Most people simply can't give you three hours of their time to tell you "You have a typo." Even those who can sink that much time into it, why the hell should they?

It's enormously frustrating that it took vastly more time to figure out what I needed to do than the work itself took. Expecting people to read three hours of instructions before they do five minutes of work for you is beyond unreasonable.

So, no, I don't want to hear "We have documentation telling you how to get involved." What I'm telling you is "That's the problem."

You have too much documentation and nothing that cuts through the crap for someone who has never in their life submitted a pull request because they don't code. Instead, you need something that just cuts to the chase and lets non-coders know "You do that by submitting a pull request. It probably won't take you over ten minutes, even if you have to set up a github account first."

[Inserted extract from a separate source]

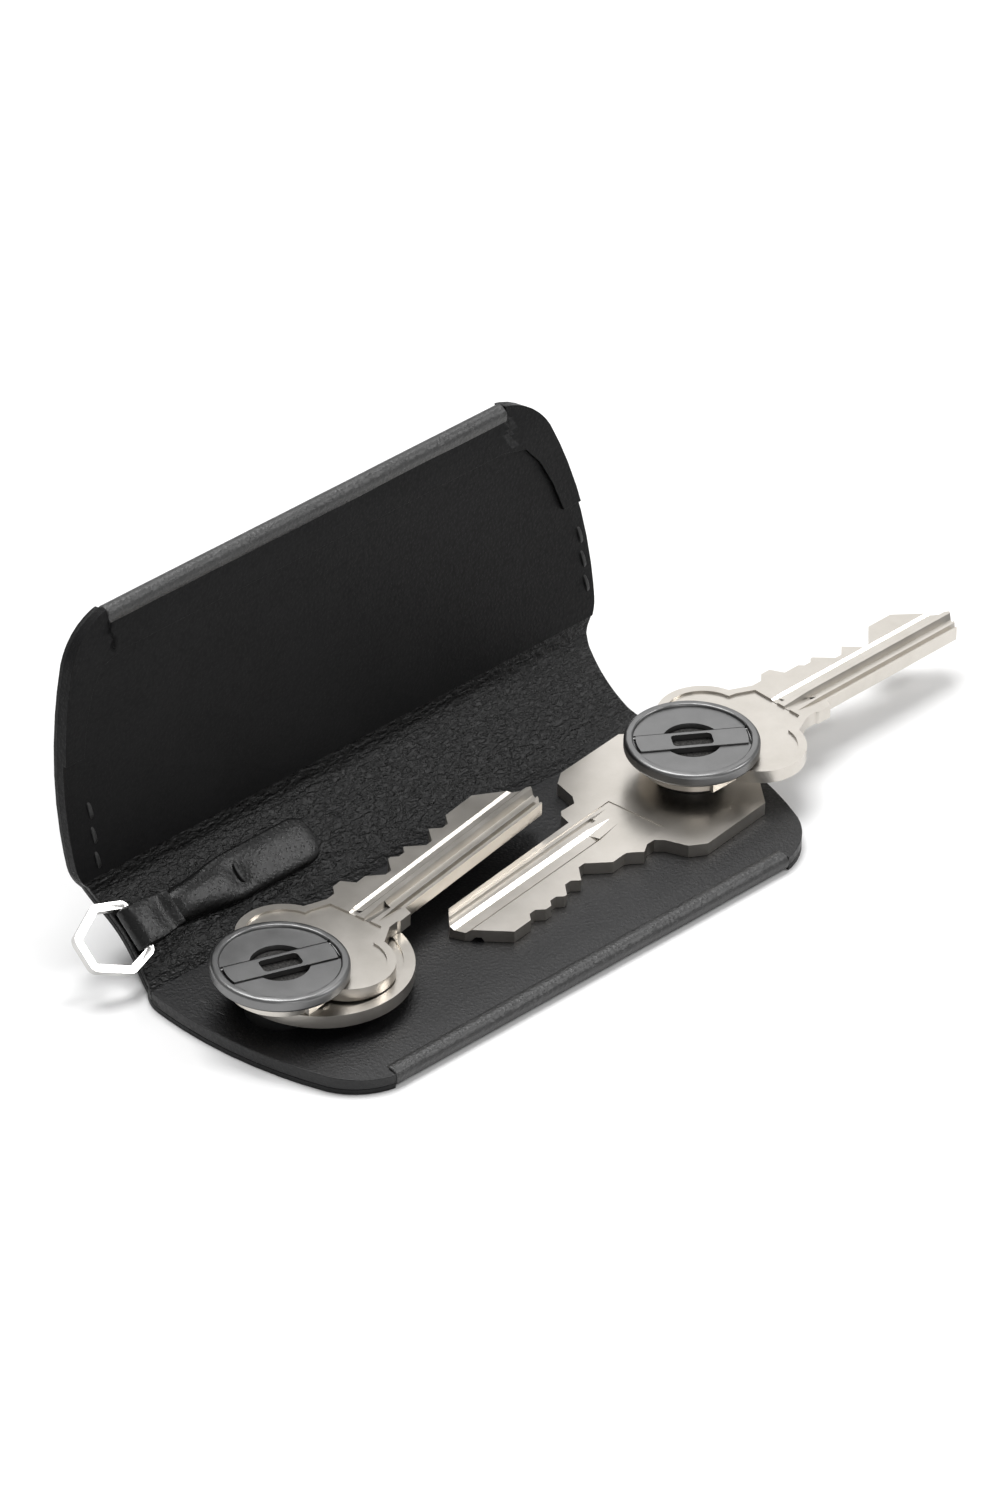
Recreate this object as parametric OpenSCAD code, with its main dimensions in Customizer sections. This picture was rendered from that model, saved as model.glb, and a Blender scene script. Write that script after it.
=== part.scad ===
/* [Cover] */
// Length of each stiff panel from its free edge to its fold line
panel_len = 37.8; // [37.4:0.1:38.2]
// Thickness of a panel: outer leather, board and lining
panel_t = 2.5; // [2.4:0.1:2.5]
// Thickness of the outer leather
leather_t = 0.9; // [0.8:0.1:1.0]
// Thickness of the stiffener board
board_t = 0.7; // [0.6:0.1:0.8]
// Half of the cover's greatest length, at the middle of its bowed ends
half_len = 47.6; // [47.2:0.1:48]
// Radius of the bowed ends
bow_r = 60; // [56:1:64]
// Corner radius at the free edge
corner_r = 10; // [9:0.5:11]
// Corner radius beside the spine
neck_r = 6; // [5.5:0.5:6.5]
// Length of the rolled magnetic edge
roll_len = 72; // [70:1:73]
// Width of the rolled edge across the panel
roll_w = 2.7; // [2.6:0.1:2.9]

/* [Spine] */
// Distance between the two fold lines
spine_w = 14.2; // [14.2:0.1:14.6]
// Thickness of the two spine leathers together
spine_t = 1.6; // [1.5:0.1:1.6]
// Angle of each fold as the cover stands open
fold = 39; // [37:0.5:41]

/* [Posts] */
// Half of the distance between the two posts
post_x = 37.7; // [37.5:0.1:37.8]
// Radius of the post barrel that the keys turn on
barrel_r = 3; // [2.9:0.05:3]
// Radius of the anchor flange under the lining
flange_r = 7; // [6:0.5:7]
// Radius of the screw heads
head_r = 9.15; // [9:0.05:9.2]
// Radius of the threaded stud
stud_r = 2; // [1.9:0.05:2]
// Turn of the left grip bar
left_bar_angle = -20; // [-40:1:40]
// Turn of the right grip bar
right_bar_angle = -34; // [-40:1:40]

/* [Keys] */
// Thickness of a key
key_t = 1.9; // [1.7:0.1:1.9]
// Angle of the upper left key
upper_left_angle = 9.5; // [8.5:0.5:10]
// Angle of the lower left key
lower_left_angle = 10.5; // [9.5:0.5:11]
// Angle of the upper right key
upper_right_angle = 0.5; // [-1:0.5:2]
// Angle of the lower right key, which points to the left
lower_right_angle = 187; // [185:0.5:188]

/* [Tab and ring] */
// Height of the tab's middle on the spine, from the lower fold line
tab_u = 6.95; // [6.9:0.05:7]
// Width of the tab
tab_w = 6.8; // [6.6:0.1:6.8]
// Thickness of the puffed tab
tab_t = 2.4; // [2.2:0.1:2.4]
// Radius of the ring's bar
bar_r = 0.6; // [0.55:0.05:0.6]

/* [Hidden] */
$fn = 64;

lining_z = leather_t + board_t;
lining_t = panel_t - lining_z;
fold_gap = 1.05;              // from a fold line to the end of the stiff panel
fold_z = spine_t / 2;         // the fold lines lie in the middle of the spine leathers
fold_y = 17.5;                // the lower fold line, with the posts at y = 0
panel_end = panel_len - fold_gap;
edge_gap = 0.05;              // between the stacked keys and washers
layer_z = [for (i = [0:2]) panel_t + edge_gap + i * (key_t + edge_gap)];
stack_top = layer_z[2] + key_t;
washer_t = 0.3;
head_z = stack_top + edge_gap;      // underside of the clamp washer
rim_z = head_z + 2;                 // top of the head's rim
floor_z = rim_z - 0.4;              // recess floor of the head
bar_z = rim_z - 0.95;               // underside of the grip bar
bar_t = 0.8;
bar_pivot_y = 1.5;
pin_r = 0.25;
key_bore_r = barrel_r + 0.06;
ring_x = -43.15;                    // axis of the ring's bar
ring_z = spine_t + 1.4;             // its height in the spine's own frame
ring_t = 1.1;

function arc(c, r, a0, a1, n) = [for (i = [0:n]) c + r * [cos(a0 + (a1 - a0) * i / n), sin(a0 + (a1 - a0) * i / n)]];
function mirrored(points) = [for (i = [len(points) - 1:-1:0]) [-points[i][0], points[i][1]]];

// Outline of a panel: x along the cover, y from the free edge to the fold
bow_c = [half_len - bow_r, 28];
corner_c = [bow_c[0] + sqrt(pow(bow_r - corner_r, 2) - pow(bow_c[1] - corner_r, 2)), corner_r];
neck_y = panel_end - neck_r * sin(45);
neck_c = [bow_c[0] + sqrt(pow(bow_r - neck_r, 2) - pow(neck_y - bow_c[1], 2)), neck_y];
corner_a = atan2(corner_c[1] - bow_c[1], corner_c[0] - bow_c[0]);
neck_a = atan2(neck_c[1] - bow_c[1], neck_c[0] - bow_c[0]);
neck_half = neck_c[0] + neck_r * cos(45);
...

I've asked around and I have always been assured things like "We are friendly. You can join our email list."

Yeah, no, that's the last thing I want to hear from a bunch of coders for a really long list of reasons. The short version is that I hear two things, both of which drive me away:
  1. It will take six months of shooting the breeze before I ever get to do any real work. UGH. So in my mind it will be this HUGE, HUGE time sink that will go on forever before there will be any payoff in terms of actually being able to improve the documentation.
  2. Everyone will expect me to meet their emotional needs and "be their friend" while no one gives a damn about my welfare, as usual, and, no, I am not interested in playing this game at all. Period.
The info I have needed this ENTIRE time was "Oh, just submit a pull request if you see a typo. If you already have a github account, it takes maybe five minutes and there will be pop up messages to help walk you through the process. Then you're a contributor and you are building your github repo. Ta da!"

Here are some of the reasons I think that's a best practice and will likely greatly increase participation by non-coders:
  • Submitting the pull request is the most important piece that is alien to me and which I need to practice. Typos are a really tiny thing with which to practice this more critical skill that is new to me.
  • It looks to me (based on this one experience) like submitting a small update to the documentation probably has a lower barrier to approval and happens more quickly than submitting something to the code base. So it's an experience of quick success.
  • Typos happen. Correcting them doesn't imply I think I'm smarter than you and I don't even need to really understand your documentation to catch a typo, so it doesn't make me feel like "These people are going to HATE me for catching their mistake."
  • It gave me insight into "coder culture" in a way talking to coders never has. Just do the thing without having to talk to people is one of the things that draws coders to code and no one ever told me how to do the thing without having to talk to anyone first. I did the thing and it was fun and I will probably do it again.
So even though it has taken me literally years to get here, having done it once, I am highly likely to submit future pull requests for typos. And that is highly likely to slipperly slope me into knowing more about github and doing other things gradually, over time, at a comfortable pace.

I might even, by golly, finally learn to code. (It's only been on my To Do list since the day I originally joined HN in July 2009.)

This is my third attempt to try to say this effectively. Hopefully, "Three times a charm." (1. 2.)